THE SMITHSONIAN’S National Museum of African American History and Culture opens on Sept. 24 in Washington after a long journey. Thirteen years since Congress and President George W. Bush authorized its construction, the 400,000-square-foot building stands on a five-acre site on the National Mall, close to the Washington Monument. President Obama will speak at its opening dedication.
Appropriately for a public museum at the heart of Washington’s cultural landscape, the museum’s creators did not want to build a space for a black audience alone, but for all Americans. In the spirit of Langston Hughes’s poem “I, Too,” their message is a powerful declaration: The African-American story is an American story, as central to the country’s narrative as any other, and understanding black history and culture is essential to understanding American history and culture.

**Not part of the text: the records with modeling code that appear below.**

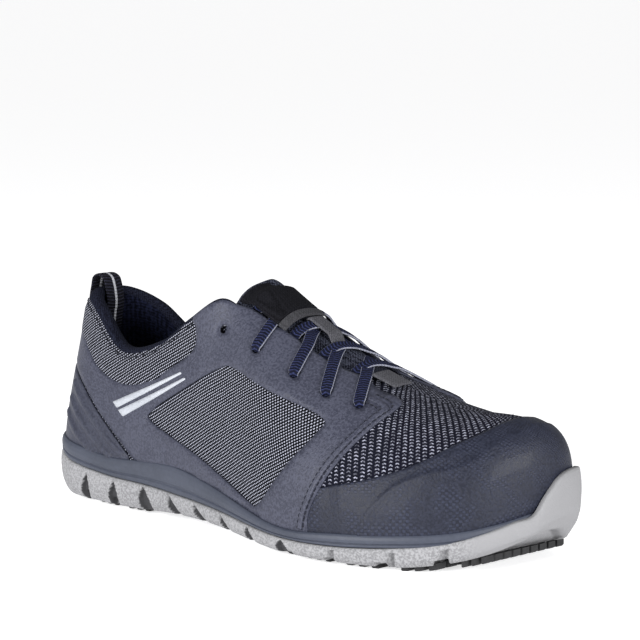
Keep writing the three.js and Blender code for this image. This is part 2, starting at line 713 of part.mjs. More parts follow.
// Tongue: a padded sheet under the crown, cut to the room inside the upper.
const tongueRise = -1; // its top against the crown
const tongue = sheet({
  from: 0.435 * soleLength,
  to: 0.8 * soleLength,
  half: (x) => ballWidth * lerp(0.287, 0.231, ease(0.435 * soleLength, 0.7 * soleLength, x)),
  low: (x, off) => crownHeight(x, off) + tongueRise - tongueThickness,
  high: (x, off) => crownHeight(x, off) + tongueRise - 0.004 * off * off,
  rows: 12,
  columns: 10,
}).intersect(roomInside);

const onTongue = (extra) => (x, off) => crownHeight(x, off) + tongueRise + extra;
const label = sheet({
  from: 0.45 * soleLength,
  to: 0.548 * soleLength,
  half: () => labelWidth / 2,
  low: onTongue(gap),
  high: onTongue(gap + labelThickness),
});
const keeper = sheet({
  from: 0.553 * soleLength,
  to: 0.588 * soleLength,
  half: () => keeperWidth / 2,
  low: onTongue(gap),
  high: onTongue(gap + labelThickness),
  rows: 3,
});
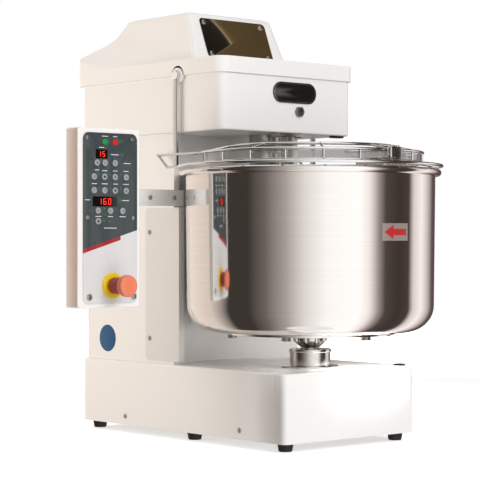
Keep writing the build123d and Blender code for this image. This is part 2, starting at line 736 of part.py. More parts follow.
# ---------------------------------------------------------------- spiral and breaker bar
def spiral_bearing_housing():
    inside = HEAD_BOTTOM + SHEET
    body = upright(SPIRAL_X, SPIRAL_Y, SPIRAL_HOUSING_LOW, SPIRAL_HOUSING_TOP, SPIRAL_HOUSING_R)
    body += upright(
        SPIRAL_X, SPIRAL_Y, inside, inside + SPIRAL_HOUSING_FLANGE_T, SPIRAL_HOUSING_FLANGE_R
    )
    return body - upright(
        SPIRAL_X, SPIRAL_Y, SPIRAL_HOUSING_LOW - 1, SPIRAL_HOUSING_TOP + 1, SPIRAL_BEARING_R
    )


def spiral_shaft():
    top = SPIRAL_PULLEY_Z + PULLEY_W + 3
    shaft = upright(SPIRAL_X, SPIRAL_Y, SPIRAL_FLANGE_LOW, top, SPIRAL_SHAFT_R)
    high = SPIRAL_FLANGE_LOW + SPIRAL_FLANGE_H
    return shaft + upright(SPIRAL_X, SPIRAL_Y, SPIRAL_FLANGE_LOW, high, SPIRAL_FLANGE_R)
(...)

The museum says the building’s three-tiered shape evokes a traditional Yoruban crown. The exterior corona is made of 3,600 bronze-colored cast-aluminum panels. The distinctive architecture alternatively symbolizes hands lifted in prayer, in what the museum says is an expression of faith, hope and resilience.

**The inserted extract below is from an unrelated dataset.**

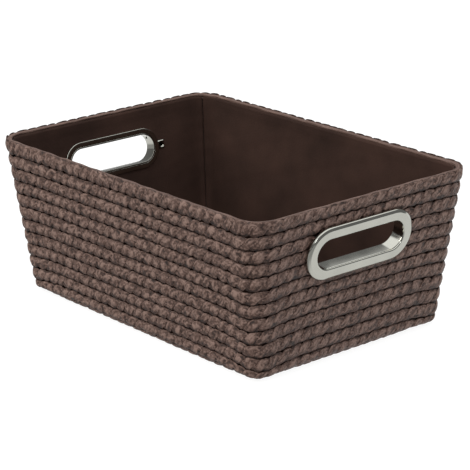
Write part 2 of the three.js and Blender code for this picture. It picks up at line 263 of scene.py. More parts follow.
def make_piece(name, points, quads, material, caps=None, uv=None, attributes=()):
    """A smooth mesh object from whole arrays. uv is one pair for each corner of the quads, and each
    attribute a name with one value for each point."""
    points = points.reshape(-1, 3)
    groups = [quads] if caps is None else [quads, caps]
    corners = np.concatenate([faces.ravel() for faces in groups]).astype(np.int32)
    sizes = np.concatenate([np.full(len(faces), faces.shape[1]) for faces in groups])
    starts = np.concatenate([[0], np.cumsum(sizes)[:-1]]).astype(np.int32)
    mesh = bpy.data.meshes.new(name)
    mesh.vertices.add(len(points))
    mesh.vertices.foreach_set("co", points.astype(np.float32).ravel())
    mesh.loops.add(len(corners))
    mesh.loops.foreach_set("vertex_index", corners)
    mesh.polygons.add(len(sizes))
    mesh.polygons.foreach_set("loop_start", starts)
    mesh.polygons.foreach_set("use_smooth", np.ones(len(sizes), bool))
    mesh.update(calc_edges=True)
    if uv is not None:
        values = np.zeros((len(corners), 2), np.float32)
        values[: quads.size] = uv.reshape(-1, 2)
        mesh.uv_layers.new(name="Surface").data.foreach_set("uv", values.ravel())
    for label, values in attributes:
        attribute = mesh.attributes.new(label, "FLOAT", "POINT")
        attribute.data.foreach_set("value", values.astype(np.float32).ravel())
    mesh.validate()
    mesh.materials.append(material)
    piece = bpy.data.objects.new(name, mesh)
    bpy.context.scene.collection.objects.link(piece)
    return piece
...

The museum will display the original coffin of Emmett Till, the 14-year-old savagely killed in Mississippi in 1955; Ku Klux Klan hoods; and a piece of rope used in a lynching.
The museum tells a history that continues to evolve. It documents the presidency of Barack Obama, but artifacts reflecting events like Black Lives Matter protests underscore persistent inequality and police brutality.
Visitors will be able to leave their own thoughts at public video booths. After such powerful displays, they can also sit in a space called the Contemplative Court to come to terms with what they have witnessed.
From the building’s upper levels, visitors can view the Washington Monument, Arlington National Cemetery, the White House and the National Mall — a symbolic reminder, officials say, that the museum is a lens on the broader American experience.